_Data provided_
-*-

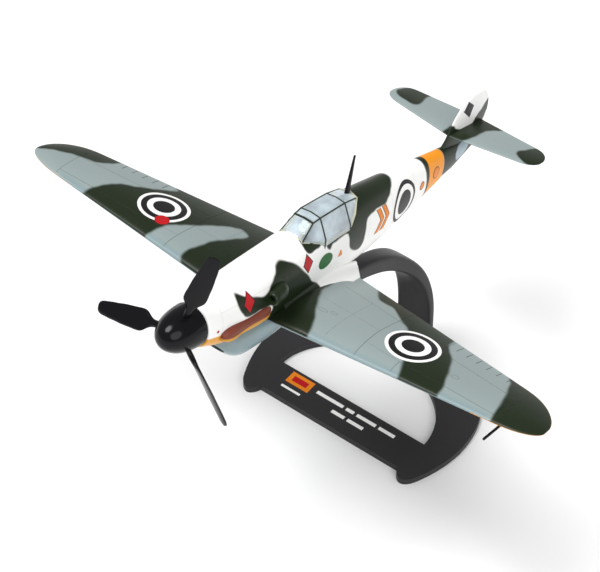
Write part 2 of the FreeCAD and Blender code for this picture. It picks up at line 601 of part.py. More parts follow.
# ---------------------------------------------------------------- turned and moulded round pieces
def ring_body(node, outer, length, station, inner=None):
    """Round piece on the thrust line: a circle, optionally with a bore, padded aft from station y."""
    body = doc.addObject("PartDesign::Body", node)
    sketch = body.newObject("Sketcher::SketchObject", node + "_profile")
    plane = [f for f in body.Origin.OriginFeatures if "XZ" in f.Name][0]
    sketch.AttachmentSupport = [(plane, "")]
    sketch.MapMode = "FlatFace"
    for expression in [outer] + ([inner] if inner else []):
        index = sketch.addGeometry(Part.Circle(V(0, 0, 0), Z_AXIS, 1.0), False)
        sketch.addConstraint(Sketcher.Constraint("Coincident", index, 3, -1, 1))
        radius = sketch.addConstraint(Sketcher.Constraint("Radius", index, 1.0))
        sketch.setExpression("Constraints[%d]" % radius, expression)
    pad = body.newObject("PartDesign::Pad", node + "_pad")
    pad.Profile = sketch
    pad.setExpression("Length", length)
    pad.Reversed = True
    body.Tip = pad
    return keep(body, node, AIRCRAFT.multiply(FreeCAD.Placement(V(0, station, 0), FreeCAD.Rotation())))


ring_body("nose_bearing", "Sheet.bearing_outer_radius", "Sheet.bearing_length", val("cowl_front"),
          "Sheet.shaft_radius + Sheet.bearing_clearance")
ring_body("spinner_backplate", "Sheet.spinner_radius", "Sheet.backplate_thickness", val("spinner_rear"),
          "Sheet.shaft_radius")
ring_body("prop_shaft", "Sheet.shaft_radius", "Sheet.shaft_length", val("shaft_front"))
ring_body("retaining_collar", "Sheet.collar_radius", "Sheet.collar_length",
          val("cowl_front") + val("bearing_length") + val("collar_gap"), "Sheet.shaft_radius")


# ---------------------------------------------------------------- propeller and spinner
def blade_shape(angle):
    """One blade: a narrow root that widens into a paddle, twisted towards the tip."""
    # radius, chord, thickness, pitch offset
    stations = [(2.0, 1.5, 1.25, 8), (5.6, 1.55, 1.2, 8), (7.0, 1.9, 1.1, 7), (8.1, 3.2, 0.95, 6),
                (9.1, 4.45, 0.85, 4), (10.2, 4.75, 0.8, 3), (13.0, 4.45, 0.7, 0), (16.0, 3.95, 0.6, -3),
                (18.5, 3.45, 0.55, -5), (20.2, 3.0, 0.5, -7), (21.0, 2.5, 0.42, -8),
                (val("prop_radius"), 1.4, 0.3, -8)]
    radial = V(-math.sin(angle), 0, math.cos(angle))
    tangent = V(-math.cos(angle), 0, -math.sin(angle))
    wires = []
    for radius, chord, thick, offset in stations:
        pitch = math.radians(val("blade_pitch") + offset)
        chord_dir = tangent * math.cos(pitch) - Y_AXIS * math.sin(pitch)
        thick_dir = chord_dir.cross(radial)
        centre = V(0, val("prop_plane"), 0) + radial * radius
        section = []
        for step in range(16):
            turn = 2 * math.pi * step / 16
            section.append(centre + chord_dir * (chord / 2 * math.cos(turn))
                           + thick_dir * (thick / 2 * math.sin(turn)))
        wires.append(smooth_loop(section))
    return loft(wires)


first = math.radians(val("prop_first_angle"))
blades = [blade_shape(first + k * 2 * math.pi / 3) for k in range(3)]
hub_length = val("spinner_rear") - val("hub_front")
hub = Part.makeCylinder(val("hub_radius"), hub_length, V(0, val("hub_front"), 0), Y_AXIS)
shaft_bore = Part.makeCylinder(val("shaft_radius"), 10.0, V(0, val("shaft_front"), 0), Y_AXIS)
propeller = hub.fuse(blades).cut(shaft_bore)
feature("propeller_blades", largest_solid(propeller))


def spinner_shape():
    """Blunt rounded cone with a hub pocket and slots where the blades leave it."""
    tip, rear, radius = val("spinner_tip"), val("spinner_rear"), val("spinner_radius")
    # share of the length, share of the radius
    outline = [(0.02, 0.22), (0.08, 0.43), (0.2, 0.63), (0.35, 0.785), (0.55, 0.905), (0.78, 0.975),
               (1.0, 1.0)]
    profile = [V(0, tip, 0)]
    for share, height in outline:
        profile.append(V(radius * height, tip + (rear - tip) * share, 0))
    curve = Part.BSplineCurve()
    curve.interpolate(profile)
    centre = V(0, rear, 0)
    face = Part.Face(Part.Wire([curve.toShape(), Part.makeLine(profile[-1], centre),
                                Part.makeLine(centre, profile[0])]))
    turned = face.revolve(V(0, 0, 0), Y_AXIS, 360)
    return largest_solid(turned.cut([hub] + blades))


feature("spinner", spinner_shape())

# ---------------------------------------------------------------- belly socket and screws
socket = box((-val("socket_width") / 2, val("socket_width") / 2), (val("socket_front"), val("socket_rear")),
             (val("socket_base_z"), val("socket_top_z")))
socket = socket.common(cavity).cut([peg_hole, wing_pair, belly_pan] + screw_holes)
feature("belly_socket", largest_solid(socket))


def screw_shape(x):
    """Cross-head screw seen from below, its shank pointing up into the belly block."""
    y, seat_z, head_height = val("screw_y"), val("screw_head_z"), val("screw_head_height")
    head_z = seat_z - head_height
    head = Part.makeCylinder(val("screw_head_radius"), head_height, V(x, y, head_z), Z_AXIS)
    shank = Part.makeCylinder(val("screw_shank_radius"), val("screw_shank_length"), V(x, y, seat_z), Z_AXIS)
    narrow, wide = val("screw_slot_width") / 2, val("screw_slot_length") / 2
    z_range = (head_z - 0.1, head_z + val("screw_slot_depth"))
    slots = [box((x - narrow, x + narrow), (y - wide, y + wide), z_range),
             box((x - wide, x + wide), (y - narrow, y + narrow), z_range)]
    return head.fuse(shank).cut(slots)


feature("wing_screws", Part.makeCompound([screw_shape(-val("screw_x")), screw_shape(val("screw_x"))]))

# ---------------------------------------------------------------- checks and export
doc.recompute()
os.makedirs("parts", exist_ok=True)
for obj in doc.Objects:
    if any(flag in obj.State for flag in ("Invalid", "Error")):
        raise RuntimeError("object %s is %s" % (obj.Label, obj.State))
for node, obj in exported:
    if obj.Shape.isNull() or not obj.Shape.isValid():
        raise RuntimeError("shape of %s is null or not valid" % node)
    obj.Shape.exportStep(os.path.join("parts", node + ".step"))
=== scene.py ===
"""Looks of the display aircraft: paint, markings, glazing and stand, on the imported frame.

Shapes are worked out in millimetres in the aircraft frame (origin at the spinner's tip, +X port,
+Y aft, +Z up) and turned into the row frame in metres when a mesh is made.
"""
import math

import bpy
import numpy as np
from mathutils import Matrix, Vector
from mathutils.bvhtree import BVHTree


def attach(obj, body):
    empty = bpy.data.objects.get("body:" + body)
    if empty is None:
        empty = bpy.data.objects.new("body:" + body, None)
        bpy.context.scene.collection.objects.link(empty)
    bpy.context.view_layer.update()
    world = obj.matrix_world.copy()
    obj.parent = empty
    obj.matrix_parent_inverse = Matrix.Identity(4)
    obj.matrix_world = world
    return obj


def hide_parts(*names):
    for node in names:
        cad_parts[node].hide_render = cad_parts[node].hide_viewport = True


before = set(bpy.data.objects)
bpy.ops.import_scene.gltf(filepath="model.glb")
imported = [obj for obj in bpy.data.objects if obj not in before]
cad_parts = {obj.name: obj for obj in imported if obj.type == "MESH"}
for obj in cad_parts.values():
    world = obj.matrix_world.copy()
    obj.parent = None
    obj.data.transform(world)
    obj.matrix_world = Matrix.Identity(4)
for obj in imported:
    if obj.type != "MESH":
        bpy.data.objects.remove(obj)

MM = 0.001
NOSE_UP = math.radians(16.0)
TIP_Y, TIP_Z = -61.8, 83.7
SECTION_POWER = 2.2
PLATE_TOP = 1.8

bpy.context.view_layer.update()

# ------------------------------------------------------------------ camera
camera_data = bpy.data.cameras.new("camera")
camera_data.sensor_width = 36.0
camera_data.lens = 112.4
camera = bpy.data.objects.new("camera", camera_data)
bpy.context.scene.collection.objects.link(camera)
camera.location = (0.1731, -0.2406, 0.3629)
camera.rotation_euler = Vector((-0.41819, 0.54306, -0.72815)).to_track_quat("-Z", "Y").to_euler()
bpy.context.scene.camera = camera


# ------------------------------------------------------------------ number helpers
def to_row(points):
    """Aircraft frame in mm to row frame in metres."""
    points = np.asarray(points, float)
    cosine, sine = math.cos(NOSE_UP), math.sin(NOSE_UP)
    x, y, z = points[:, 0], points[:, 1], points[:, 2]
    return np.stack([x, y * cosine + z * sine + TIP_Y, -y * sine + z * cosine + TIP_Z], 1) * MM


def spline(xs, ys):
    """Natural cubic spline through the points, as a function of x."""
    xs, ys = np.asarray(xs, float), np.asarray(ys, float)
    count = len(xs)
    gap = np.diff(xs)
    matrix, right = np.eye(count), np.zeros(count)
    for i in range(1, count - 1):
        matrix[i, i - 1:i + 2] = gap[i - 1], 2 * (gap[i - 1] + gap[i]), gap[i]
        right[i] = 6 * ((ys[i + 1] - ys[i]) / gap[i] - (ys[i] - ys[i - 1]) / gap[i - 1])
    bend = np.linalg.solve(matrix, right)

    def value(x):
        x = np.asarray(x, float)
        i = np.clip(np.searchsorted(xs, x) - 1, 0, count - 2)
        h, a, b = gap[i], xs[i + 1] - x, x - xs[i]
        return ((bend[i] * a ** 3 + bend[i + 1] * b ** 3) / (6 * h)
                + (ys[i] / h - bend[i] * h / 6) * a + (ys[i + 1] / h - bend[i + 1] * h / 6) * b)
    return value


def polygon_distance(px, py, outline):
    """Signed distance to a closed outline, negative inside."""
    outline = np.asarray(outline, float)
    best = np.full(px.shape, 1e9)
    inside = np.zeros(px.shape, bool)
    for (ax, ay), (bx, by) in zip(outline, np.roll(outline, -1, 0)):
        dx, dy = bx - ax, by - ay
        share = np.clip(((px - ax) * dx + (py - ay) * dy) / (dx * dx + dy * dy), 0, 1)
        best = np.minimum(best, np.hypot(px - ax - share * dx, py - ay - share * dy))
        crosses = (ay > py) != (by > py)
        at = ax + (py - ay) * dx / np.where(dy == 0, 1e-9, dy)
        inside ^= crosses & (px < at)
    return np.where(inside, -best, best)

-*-

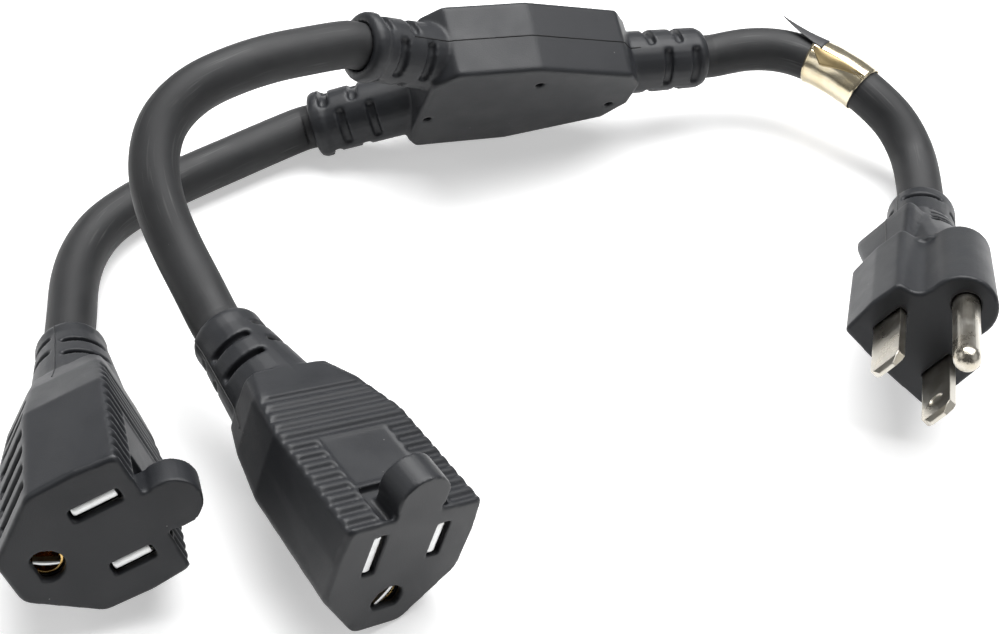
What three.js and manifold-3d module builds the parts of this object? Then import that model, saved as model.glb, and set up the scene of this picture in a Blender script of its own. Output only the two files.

-*-

_What is asked_
Above are the records. Print exactly, and only, the lines from the line with "checks and export" to the line with "obj.parent = None", both inclusive.

_Written answer_
# ---------------------------------------------------------------- checks and export
doc.recompute()
os.makedirs("parts", exist_ok=True)
for obj in doc.Objects:
    if any(flag in obj.State for flag in ("Invalid", "Error")):
        raise RuntimeError("object %s is %s" % (obj.Label, obj.State))
for node, obj in exported:
    if obj.Shape.isNull() or not obj.Shape.isValid():
        raise RuntimeError("shape of %s is null or not valid" % node)
    obj.Shape.exportStep(os.path.join("parts", node + ".step"))
=== scene.py ===
"""Looks of the display aircraft: paint, markings, glazing and stand, on the imported frame.

Shapes are worked out in millimetres in the aircraft frame (origin at the spinner's tip, +X port,
+Y aft, +Z up) and turned into the row frame in metres when a mesh is made.
"""
import math

import bpy
import numpy as np
from mathutils import Matrix, Vector
from mathutils.bvhtree import BVHTree


def attach(obj, body):
    empty = bpy.data.objects.get("body:" + body)
    if empty is None:
        empty = bpy.data.objects.new("body:" + body, None)
        bpy.context.scene.collection.objects.link(empty)
    bpy.context.view_layer.update()
    world = obj.matrix_world.copy()
    obj.parent = empty
    obj.matrix_parent_inverse = Matrix.Identity(4)
    obj.matrix_world = world
    return obj


def hide_parts(*names):
    for node in names:
        cad_parts[node].hide_render = cad_parts[node].hide_viewport = True


before = set(bpy.data.objects)
bpy.ops.import_scene.gltf(filepath="model.glb")
imported = [obj for obj in bpy.data.objects if obj not in before]
cad_parts = {obj.name: obj for obj in imported if obj.type == "MESH"}
for obj in cad_parts.values():
    world = obj.matrix_world.copy()
    obj.parent = None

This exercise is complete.